Last week the County Council of Montgomery County, MD approved the nation’s first example of a “carbon tax,” intended to decrease greenhouse gas emissions that contribute to global warming. In an 8-1 vote on Wednesday, May 19, the County Council passed a five-dollar-per-ton tax on carbon emitted each calendar year, applying only to entities within the county that produce at least one million tons of carbon annually. Only one such high-carbon emitter exists today in the county: a Mirant Corporation-owned coal plant responsible for three millions tons of carbon emissions every year. Local environmental groups hope the new tax will help reign in pollution from Mirant and reduce the county’s carbon footprint.
Mirant Corporation strongly criticized the County Council’s decision, claiming the locally-based carbon tax would drive away businesses and raise electricity bills for ratepayers. At a public hearing before the council vote, Mirant officials were joined by a group of “Tea Party” anti-tax protesters, who likewise condemned the tax measure. Yet while Tea Party protesters denied the existence of global warming, Mirant officials admitted human activities really are impacting the climate. Thus the faction opposing the tax was seen by many as self-contradictory, while the Tea Party heckling of those testifying in favor of the bill seems to have simply put the opposition in a bad light.
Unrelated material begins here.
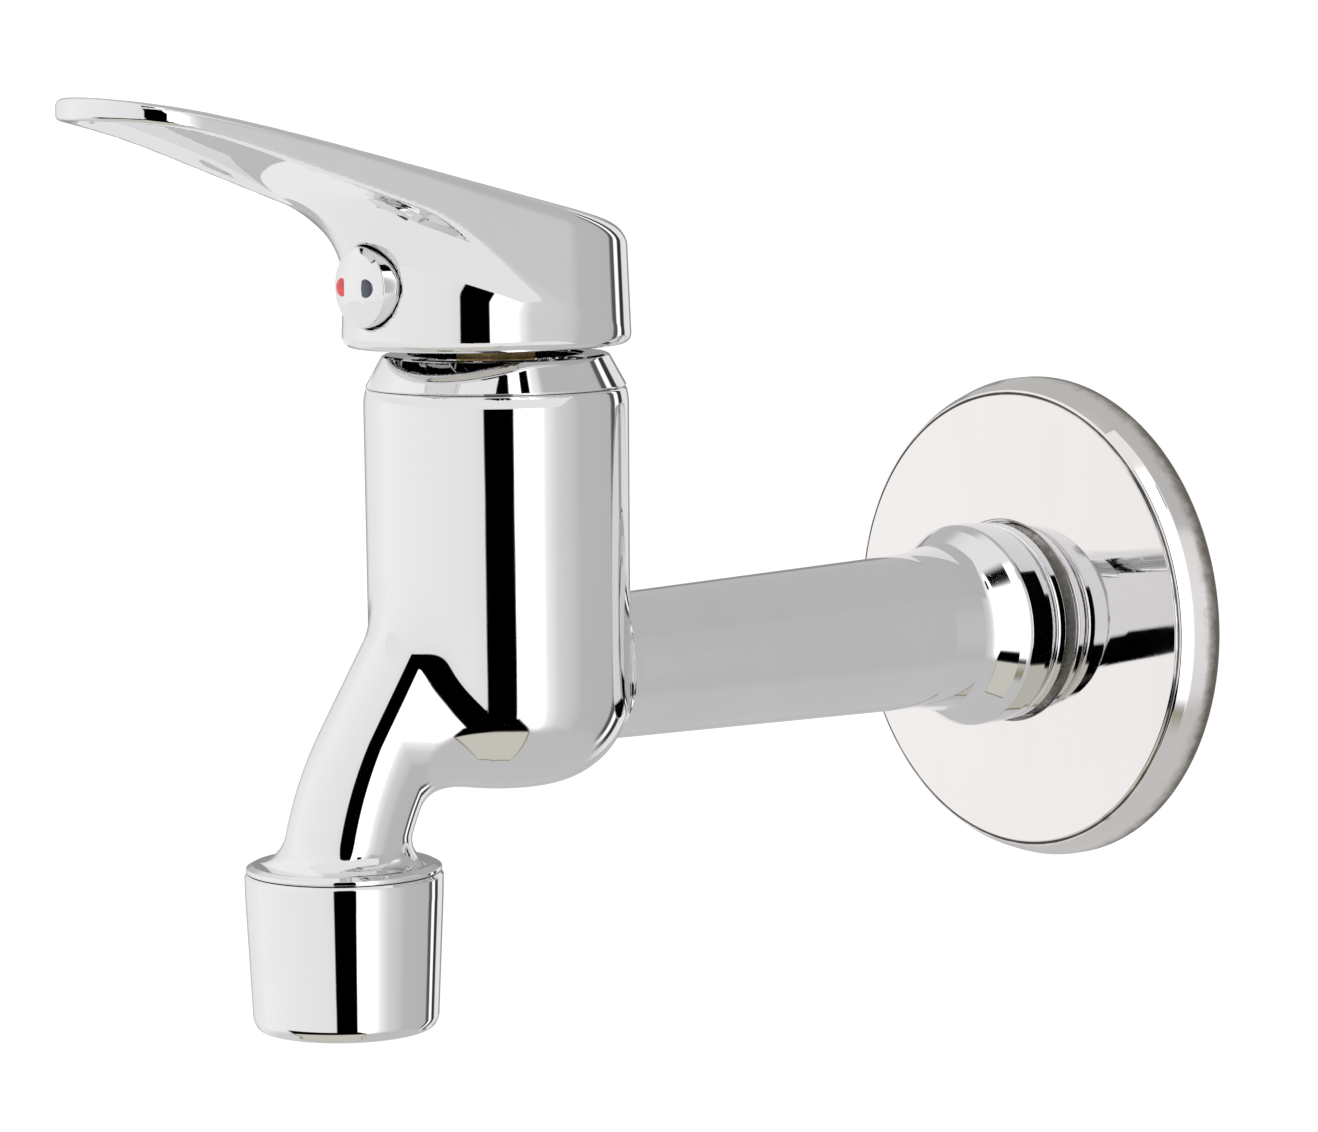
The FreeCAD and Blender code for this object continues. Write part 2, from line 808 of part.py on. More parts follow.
def make_handle():
    """Hollow chrome casting: head over the bonnet, broad lever forward, dished underneath."""
    back = -size("reach")
    bottom = size("handle_bottom")
    head_plan = plan_outline(
        size("handle_radius"), size("handle_front_radius"), size("handle_front_offset")
    )
    head_plan.translate(Vector(0, 0, bottom))
    head = extruded(head_plan, Vector(0, 0, 30))
    low = Part.LineSegment(side_point(-20, 40), side_point(24, 40))
    front = Part.LineSegment(side_point(24, 40), side_point(64, 70))
    head = shared(head, side_profile([low, front]))
    paddle = extruded(
        plan_outline(size("handle_radius"), size("lever_tip_radius"), size("lever_tip_offset")),
        Vector(0, 0, 90),
    )
    arm = shared(paddle, side_profile(arm_underside()))

    inset = size("lever_rim")
    dish_plan = plan_outline(
        size("handle_radius") - inset,
        size("lever_tip_radius") - inset - 1.2,
        size("lever_tip_offset") - 1.5,
    )
    dish = extruded(dish_plan, Vector(0, 0, 90))
    ceiling = [
        Part.LineSegment(side_point(22, 50), side_point(22, 62.2)),
        Part.LineSegment(side_point(22, 62.2), side_point(42, 68.2)),
        Part.LineSegment(side_point(42, 68.2), side_point(59, 71.9)),
        Part.LineSegment(side_point(59, 71.9), side_point(59, 50)),
        Part.LineSegment(side_point(59, 50), side_point(22, 50)),
    ]
    dish_side = Part.Wire([curve.toShape() for curve in ceiling])
    dish_side.translate(Vector(-20, 0, 0))
    dish = shared(dish, extruded(dish_side, Vector(40, 0, 0)))

    wall = size("handle_wall")
    cavity_plan = plan_outline(
        size("handle_radius") - wall,
        size("handle_front_radius") - wall,
        size("handle_front_offset"),
    )
    cavity_plan.translate(Vector(0, 0, bottom - 1))
    cavity = extruded(cavity_plan, Vector(0, 0, 11.2))
    half = size("stem_square") / 2
    boss = block("13", "26", "8", (-6.5, back - 18.5, 44.6))
    cavity = cut(cavity, boss)
    socket = block(
        "stem_square + 0.1",
        "stem_square + 0.1",
        "stem_top - handle_bottom + 1.2",
        (-half - 0.05, back - half - 0.05, bottom - 1),
    )
    height = size("button_height")
    screw_hole = cylinder("2.55", "12", (0, back - 2, height), (0, -1, 0))
    key_hole = cylinder("2.9", "12", (0, back - 9, height), (0, -1, 0))
    button_hole = cylinder("button_hole_radius", "10", (0, back - 16.8, height), (0, -1, 0))
    casting = cut(fused([head, arm]), dish, cavity, socket, screw_hole, key_hole, button_hole)
    keep(casting, "lever_handle")


def make_handle_fittings():
    """Grub screw on the stem, and the plug button with its two coloured dots."""
    back = -size("reach")
    height = size("button_height")
    half = size("stem_square") / 2
    screw = cylinder("2.5", "5.5", (0, back - half, height), (0, -1, 0))
    hexagon = doc.addObject("Part::Prism", "KeySocket")
    hexagon.Polygon = 6
    hexagon.Circumradius = 1.44
    hexagon.Height = 2.6
    facing = Rotation(Vector(0, 0, 1), Vector(0, -1, 0))
    hexagon.Placement = Placement(Vector(0, back - half - 3, height), facing)
    keep(cut(screw, hexagon), "handle_grub_screw")

    dome_radius = 12.0
    proud = 22.1
    stub = cylinder("button_radius", "7", (0, back - 16.8, height), (0, -1, 0))
    dome = doc.addObject("Part::Sphere", "ButtonDome")
    dome.Radius = dome_radius
    dome.Placement = Placement(Vector(0, back - proud + dome_radius, height), Rotation())
    button = shared(stub, dome)
    dots = {}
    depth = 0.8
    offset = size("dot_offset")
    for name, side in (("hot_dot", -1), ("cold_dot", 1)):
        seat = proud - dome_radius + math.sqrt(dome_radius**2 - offset**2) - depth
        place = (side * offset, back - seat, height)
        dots[name] = shared(cylinder("dot_radius", "3", place, (0, -1, 0)), dome)
    keep(cut(button, *dots.values()), "index_button")
    for name, dot in dots.items():
        keep(dot, name)


# ---------------------------------------------------------------- build, check, write


def check_document():
    """Stops if any object failed or any sub-part has no valid solid."""
    doc.recompute()
    failed = [o.Name for o in doc.Objects if {"Invalid", "Error"} & set(o.State)]
    if failed:
        raise ValueError(f"failed objects: {failed}")
    labels = [piece.Label for piece in pieces]
    if len(set(labels)) != len(labels):
        raise ValueError(f"labels repeat: {labels}")
    for piece in pieces:
        if piece.Shape.isNull() or not piece.Shape.isValid() or not piece.Shape.Solids:
            raise ValueError(f"{piece.Label} has no valid solid")


def write_steps():
    """One STEP file for each sub-part."""
    os.makedirs("parts", exist_ok=True)
    for piece in pieces:
        piece.Shape.exportStep(f"parts/{piece.Label}.step")
        solids = len(piece.Shape.Solids)
        print(f"{piece.Label}: {solids} solid(s), {piece.Shape.Volume:.1f} mm3")


make_tap_body()
make_shank()
make_flange()
make_aerator()
make_cartridge()
make_retainers()
make_handle()
make_handle_fittings()
check_document()
write_steps()
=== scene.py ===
import math

import bpy
import numpy as np
import openvdb
from mathutils import Matrix, Vector


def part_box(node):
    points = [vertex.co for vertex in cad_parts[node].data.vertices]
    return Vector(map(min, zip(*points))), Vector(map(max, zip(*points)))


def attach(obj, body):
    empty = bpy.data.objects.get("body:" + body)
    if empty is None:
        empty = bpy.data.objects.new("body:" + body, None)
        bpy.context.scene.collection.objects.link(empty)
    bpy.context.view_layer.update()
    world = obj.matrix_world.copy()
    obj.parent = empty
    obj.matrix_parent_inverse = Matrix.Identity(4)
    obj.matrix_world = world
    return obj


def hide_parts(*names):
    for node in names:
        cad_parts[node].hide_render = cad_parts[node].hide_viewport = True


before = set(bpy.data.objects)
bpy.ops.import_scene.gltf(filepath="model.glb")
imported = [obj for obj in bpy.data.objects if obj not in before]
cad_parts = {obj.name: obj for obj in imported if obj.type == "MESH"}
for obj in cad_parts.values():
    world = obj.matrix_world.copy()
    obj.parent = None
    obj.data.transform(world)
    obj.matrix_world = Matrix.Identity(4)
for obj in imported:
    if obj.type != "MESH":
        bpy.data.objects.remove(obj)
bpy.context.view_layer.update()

# Shapes are worked out in millimetres and written in metres.
MM = 0.001


def middle(node):
    """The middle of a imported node's box, in millimetres."""
    low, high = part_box(node)
    return (low + high) / 2 / MM


BARREL_Y = middle("bonnet_collar").y
OUTLET_Y = middle("aerator_sleeve").y
BUTTON_Z = middle("index_button").z
OUTLET_FORWARD = BARREL_Y - OUTLET_Y

# Axes that turned pieces are drawn round: (origin, direction).
BARREL_AXIS = ((0, BARREL_Y, 0), (0, 0, 1))
OUTLET_AXIS = ((0, OUTLET_Y, 0), (0, 0, 1))
WALL_AXIS = ((0, 0, 0), (0, -1, 0))
BUTTON_AXIS = ((0, BARREL_Y, BUTTON_Z), (0, -1, 0))


# ---------------------------------------------------------------- finishes


class Value:
    """A number that varies over a surface. Sums and products add Math nodes."""

    def __init__(self, finish, socket):
        self.finish = finish
        self.socket = socket

    def math(self, operation, *terms):
        """The result of one Math node on these terms."""
        return self.finish.value("ShaderNodeMath", {"operation": operation}, dict(enumerate(terms)))

    def __abs__(self):
        return self.math("ABSOLUTE", self)

    def __add__(self, other):
        return self.math("ADD", self, other)

    def __sub__(self, other):
        return self.math("SUBTRACT", self, other)

    def __rsub__(self, other):
        return self.math("SUBTRACT", other, self)

    def __mul__(self, other):
        return self.math("MULTIPLY", self, other)

    __radd__ = __add__
    __rmul__ = __mul__

    def between(self, low, high):
        """0 below low, 1 above high, and smooth between them."""
        span = {"From Min": low, "From Max": high, "Value": self}
        return self.finish.value("ShaderNodeMapRange", {"interpolation_type": "SMOOTHSTEP"}, span)


class Finish:
    """A material built up from nodes, in the piece's own millimetres."""

    def __init__(self, name, color, **surface):
        self.material = bpy.data.materials.new(name)
        self.material.use_nodes = True
        self.tree = self.material.node_tree
        self.shader = self.tree.nodes["Principled BSDF"]
        self.shader.inputs["Base Color"].default_value = (*color, 1)
        for socket, number in surface.items():
            label = "IOR" if socket == "ior" else socket.replace("_", " ").title()
            self.shader.inputs[label].default_value = number
        place = self.node("ShaderNodeTexCoord").outputs["Object"]
        self.place = self.vector("SCALE", place, {"Scale": 1 / MM})

    def node(self, kind, settings=None, sockets=None):
        """Any node: its type, its settings, then the values or links of its sockets."""
        made = self.tree.nodes.new(kind)
        for key, setting in (settings or {}).items():
            setattr(made, key, setting)
        for key, given in (sockets or {}).items():
            given = given.socket if isinstance(given, Value) else given
            if isinstance(given, bpy.types.NodeSocket):
                self.tree.links.new(given, made.inputs[key])
            else:
                made.inputs[key].default_value = given
        return made

    def value(self, kind, settings, sockets):
        """A node whose first output is a number."""
        return Value(self, self.node(kind, settings, sockets).outputs[0])

    def vector(self, operation, first, sockets=None):
        """A Vector Math node on a vector socket."""
        given = {0: first, **(sockets or {})}
        return self.node("ShaderNodeVectorMath", {"operation": operation}, given).outputs[0]

    def stretched(self, scales):
        """The place on the piece, stretched along its axes."""
        return self.vector("MULTIPLY", self.place, {1: scales})

    def noise(self, scale, detail=3.0, roughness=0.5, place=None, distortion=0.0):
        """Soft random variation; scale is in waves to the millimetre."""
        return self.value(
            "ShaderNodeTexNoise",
            {},
            {
                "Vector": place or self.place,
                "Scale": scale,
                "Detail": detail,
                "Roughness": roughness,
                "Distortion": distortion,
            },
        )

    def mixed(self, mask, first, second):
        """A colour between two colours; either may be a socket."""
        first, second = ((*c, 1) if isinstance(c, tuple) else c for c in (first, second))
        made = self.node("ShaderNodeMix", {"data_type": "RGBA"}, {"Factor": mask, 6: first, 7: second})
        return made.outputs[2]

    def feed(self, socket, given):
        """Links a number or colour that varies to the shader."""
        given = given.socket if isinstance(given, Value) else given
        self.tree.links.new(given, self.shader.inputs[socket])

    def bump(self, height, distance):
        """Raises the surface by height times distance, in millimetres."""
        sockets = {"Strength": 1.0, "Distance": distance * MM, "Height": height}
        self.feed("Normal", self.node("ShaderNodeBump", {}, sockets).outputs[0])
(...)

“I’m afraid your testimony and your presence here today have had the opposite effect of what you intended,” Councilmember Duchy Trachtenberg said to the Tea Party protesters, hinting that the anti-tax activists would have been more effective had they behaved in an orderly and respectful manner. Trachtenberg then asked to be put down as a co-sponsor of the carbon tax bill.
Meanwhile activists from Chesapeake Climate Action Network (CCAN) and other local environmental groups testified in favor of the carbon tax. Many expressed optimism that Montgomery County’s efforts to tax carbon would set an example for other local governments, and even for state and national policy. “With this heroic vote in the D.C. suburbs today, the coal lobby might want to prepare for local actions across the country,” said Mike Tidwell, CCAN director. CCAN also expressed satisfaction that half or more of the revenue from the tax will be used to fund energy efficiency projects.
The bill’s chief sponsor, Councilmember Roger Berliner, said he hoped Montgomery County taking action at the local level might help to spur a federal response to global warming. “Local governments often take the lead on these issues,” said Berliner, “and as a result there is a greater push for federal legislation.”
If the hopes of environmentalists prove well-founded, Montgomery County’s efforts could be duplicated by local and regional governments across the US. Up until now, the preferred method for regulating carbon emissions in this country has been some version of a cap-and-trade program, designed to let major emitters establish a marketplace that creates incentives to cut back on pollution. Recently however, amid concerns that such a market would provide opportunities for the kind of speculation that led to the financial crisis of 2008, lawmakers have been looking at cap-and-trade with a more skeptical eye. The carbon tax model, which mandates costs for major polluters across the board, could end up providing an alternative to cap-and-trade policy.